Nigerian Islamist sect rejects amnesty offer

MAIDUGURI, Nigeria (Reuters) – A radical Islamist sect in remote northeastern Nigeria, blamed for almost daily killings and attacks, on Monday rejected an offer of an amnesty.

Kashim Shettima, governor-elect of Borno state, made the amnesty offer to the Boko Haram sect shortly after winning April elections to try to end months of attacks on symbols of authority including politicians and police officers.

“We reject any offer of dialogue or so-called amnesty from Kashim Shettima for two reasons,” a spokesman for the group said in a statement broadcast on the BBC Hausa service, a local language radio station in northern Nigeria.

“First we do not believe in the Nigerian constitution and secondly we do not believe in democracy but only in the laws of Allah,” the spokesman said, speaking in Hausa.

Boko Haram, whose name means “Western education is sinful”, wants sharia (Islamic law) to be more widely applied across Nigeria but its views are not widely espoused by the country’s Muslim population, the largest in sub-Saharan Africa.

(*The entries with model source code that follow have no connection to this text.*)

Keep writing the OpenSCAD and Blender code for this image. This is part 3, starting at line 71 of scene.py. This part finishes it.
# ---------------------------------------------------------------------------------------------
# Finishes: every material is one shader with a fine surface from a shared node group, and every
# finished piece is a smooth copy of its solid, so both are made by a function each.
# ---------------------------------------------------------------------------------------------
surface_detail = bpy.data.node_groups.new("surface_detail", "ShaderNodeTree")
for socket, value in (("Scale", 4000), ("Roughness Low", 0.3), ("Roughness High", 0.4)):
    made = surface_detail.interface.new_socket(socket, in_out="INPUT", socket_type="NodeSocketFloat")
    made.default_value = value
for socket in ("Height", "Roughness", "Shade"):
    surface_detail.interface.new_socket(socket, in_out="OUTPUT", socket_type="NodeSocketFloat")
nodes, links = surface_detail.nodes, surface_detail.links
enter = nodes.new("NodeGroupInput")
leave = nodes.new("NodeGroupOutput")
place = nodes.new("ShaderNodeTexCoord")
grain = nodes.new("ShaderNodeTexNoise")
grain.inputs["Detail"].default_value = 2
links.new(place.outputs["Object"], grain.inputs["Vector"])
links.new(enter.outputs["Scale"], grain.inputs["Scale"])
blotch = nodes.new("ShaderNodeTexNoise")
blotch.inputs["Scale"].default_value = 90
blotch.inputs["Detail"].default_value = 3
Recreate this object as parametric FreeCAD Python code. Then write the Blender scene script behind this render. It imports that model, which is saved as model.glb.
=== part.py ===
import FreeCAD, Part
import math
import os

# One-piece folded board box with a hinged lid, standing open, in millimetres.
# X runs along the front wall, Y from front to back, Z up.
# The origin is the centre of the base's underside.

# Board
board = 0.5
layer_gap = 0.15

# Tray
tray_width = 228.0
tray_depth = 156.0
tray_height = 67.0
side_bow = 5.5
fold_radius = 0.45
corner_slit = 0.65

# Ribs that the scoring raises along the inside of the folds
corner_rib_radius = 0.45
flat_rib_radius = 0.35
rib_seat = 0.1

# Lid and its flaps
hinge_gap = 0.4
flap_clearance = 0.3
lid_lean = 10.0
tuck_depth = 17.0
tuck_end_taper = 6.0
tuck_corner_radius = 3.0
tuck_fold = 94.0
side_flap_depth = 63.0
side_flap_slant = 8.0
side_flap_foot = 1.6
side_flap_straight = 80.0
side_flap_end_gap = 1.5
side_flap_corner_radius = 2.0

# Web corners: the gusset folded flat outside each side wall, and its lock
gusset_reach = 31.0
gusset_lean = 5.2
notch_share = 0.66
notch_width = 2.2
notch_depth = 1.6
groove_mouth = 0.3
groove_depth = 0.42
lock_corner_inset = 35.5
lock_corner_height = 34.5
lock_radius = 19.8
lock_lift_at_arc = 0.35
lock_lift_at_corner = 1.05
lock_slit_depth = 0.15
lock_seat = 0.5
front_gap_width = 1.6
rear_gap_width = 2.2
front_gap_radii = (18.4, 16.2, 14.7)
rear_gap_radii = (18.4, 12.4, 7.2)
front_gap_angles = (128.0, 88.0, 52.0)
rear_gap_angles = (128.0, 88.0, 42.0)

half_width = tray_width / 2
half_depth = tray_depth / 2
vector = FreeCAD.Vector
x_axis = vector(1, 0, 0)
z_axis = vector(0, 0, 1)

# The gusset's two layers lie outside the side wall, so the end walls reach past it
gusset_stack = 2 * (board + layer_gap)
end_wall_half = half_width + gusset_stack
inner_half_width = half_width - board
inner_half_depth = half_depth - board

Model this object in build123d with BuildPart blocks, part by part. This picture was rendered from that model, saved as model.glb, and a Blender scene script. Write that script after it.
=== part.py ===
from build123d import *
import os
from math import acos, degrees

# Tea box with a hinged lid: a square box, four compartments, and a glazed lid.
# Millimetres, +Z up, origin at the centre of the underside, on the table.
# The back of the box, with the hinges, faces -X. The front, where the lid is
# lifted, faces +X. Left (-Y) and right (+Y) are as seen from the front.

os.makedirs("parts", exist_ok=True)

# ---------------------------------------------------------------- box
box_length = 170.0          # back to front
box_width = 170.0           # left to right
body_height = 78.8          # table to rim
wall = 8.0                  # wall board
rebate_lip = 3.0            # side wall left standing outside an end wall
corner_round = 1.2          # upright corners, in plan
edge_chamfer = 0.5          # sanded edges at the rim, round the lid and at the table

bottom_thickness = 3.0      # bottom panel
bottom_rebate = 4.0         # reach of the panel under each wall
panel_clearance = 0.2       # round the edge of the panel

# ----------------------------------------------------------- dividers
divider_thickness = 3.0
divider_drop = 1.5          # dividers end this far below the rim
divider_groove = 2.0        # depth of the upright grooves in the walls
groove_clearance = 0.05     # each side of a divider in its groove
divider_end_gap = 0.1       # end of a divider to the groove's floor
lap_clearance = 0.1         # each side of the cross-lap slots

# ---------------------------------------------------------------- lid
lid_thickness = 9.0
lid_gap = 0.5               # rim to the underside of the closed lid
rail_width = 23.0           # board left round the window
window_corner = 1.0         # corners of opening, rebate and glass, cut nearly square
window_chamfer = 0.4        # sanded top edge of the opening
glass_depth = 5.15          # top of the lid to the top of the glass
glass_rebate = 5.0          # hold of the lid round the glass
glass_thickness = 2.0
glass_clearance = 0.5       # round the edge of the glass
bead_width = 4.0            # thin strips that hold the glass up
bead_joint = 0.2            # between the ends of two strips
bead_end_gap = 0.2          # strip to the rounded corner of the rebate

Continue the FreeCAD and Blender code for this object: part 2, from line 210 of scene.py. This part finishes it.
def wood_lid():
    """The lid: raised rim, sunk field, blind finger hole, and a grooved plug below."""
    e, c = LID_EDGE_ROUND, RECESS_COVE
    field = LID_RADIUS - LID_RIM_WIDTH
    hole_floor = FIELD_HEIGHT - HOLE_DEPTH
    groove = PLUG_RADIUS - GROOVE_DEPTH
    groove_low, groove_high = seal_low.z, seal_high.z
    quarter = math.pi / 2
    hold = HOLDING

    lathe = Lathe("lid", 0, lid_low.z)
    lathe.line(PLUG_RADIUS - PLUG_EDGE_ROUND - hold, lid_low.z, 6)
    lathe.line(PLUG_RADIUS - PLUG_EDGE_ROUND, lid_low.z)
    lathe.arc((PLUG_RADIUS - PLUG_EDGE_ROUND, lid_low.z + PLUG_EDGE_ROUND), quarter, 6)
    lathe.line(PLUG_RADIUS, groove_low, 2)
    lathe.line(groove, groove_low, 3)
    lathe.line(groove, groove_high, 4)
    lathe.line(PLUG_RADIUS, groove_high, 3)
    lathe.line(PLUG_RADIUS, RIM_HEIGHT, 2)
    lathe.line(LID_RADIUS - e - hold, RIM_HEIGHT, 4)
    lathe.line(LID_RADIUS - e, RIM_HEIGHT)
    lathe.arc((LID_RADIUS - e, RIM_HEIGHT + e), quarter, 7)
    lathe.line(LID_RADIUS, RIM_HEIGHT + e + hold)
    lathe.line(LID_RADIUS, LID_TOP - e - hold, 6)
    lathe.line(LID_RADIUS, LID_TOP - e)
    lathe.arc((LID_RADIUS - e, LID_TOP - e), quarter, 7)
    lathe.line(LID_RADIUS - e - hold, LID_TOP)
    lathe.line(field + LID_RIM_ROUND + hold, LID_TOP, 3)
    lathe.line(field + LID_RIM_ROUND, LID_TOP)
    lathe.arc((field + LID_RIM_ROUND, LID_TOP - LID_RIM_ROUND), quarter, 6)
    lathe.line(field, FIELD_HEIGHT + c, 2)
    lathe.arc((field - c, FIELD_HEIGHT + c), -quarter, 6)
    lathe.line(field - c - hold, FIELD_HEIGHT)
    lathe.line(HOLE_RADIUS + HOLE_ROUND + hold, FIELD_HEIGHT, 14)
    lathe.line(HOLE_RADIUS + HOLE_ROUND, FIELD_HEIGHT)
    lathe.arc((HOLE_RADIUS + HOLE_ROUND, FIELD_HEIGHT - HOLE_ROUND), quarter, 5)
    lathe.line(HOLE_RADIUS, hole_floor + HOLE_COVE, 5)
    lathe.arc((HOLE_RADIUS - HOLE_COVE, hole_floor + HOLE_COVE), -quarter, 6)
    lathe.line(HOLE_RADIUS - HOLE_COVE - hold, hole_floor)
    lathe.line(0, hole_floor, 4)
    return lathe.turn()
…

Sect members launched an uprising in 2009, attacking government buildings and triggering days of gun battles with the security forces in which up to 800 people were killed.

Its attacks became increasingly political in the run-up to last month’s presidential, parliamentary and state governorship elections but there has been no let-up in the violence since then.

Three prison warders and a housewife were shot dead in two separate incidents in the state capital Maiduguri last week and a policeman was seriously injured in another shooting.

Maiduguri lies in one of Nigeria’s poorest regions near its northeastern borders with Cameroon, Chad and Niger in the Sahel, a strip of savannah on the southern edge of the Sahara.

It is unclear how many followers Boko Haram has, but poverty, unemployment and a lack of education have meant its leaders have managed to build a cult-like following which is as much violently anti-establishment as fervently religious.

Its attacks have long been opportunistic and disorganised but security sources say there is growing evidence of links with al Qaeda in the Islamic Maghreb (AQIM), the north African arm of al Qaeda, which is known to have a presence in Niger.

Security sources say there is evidence that AQIM has given some funding to Boko Haram and that some members of the sect have been trained at camps outside Nigeria.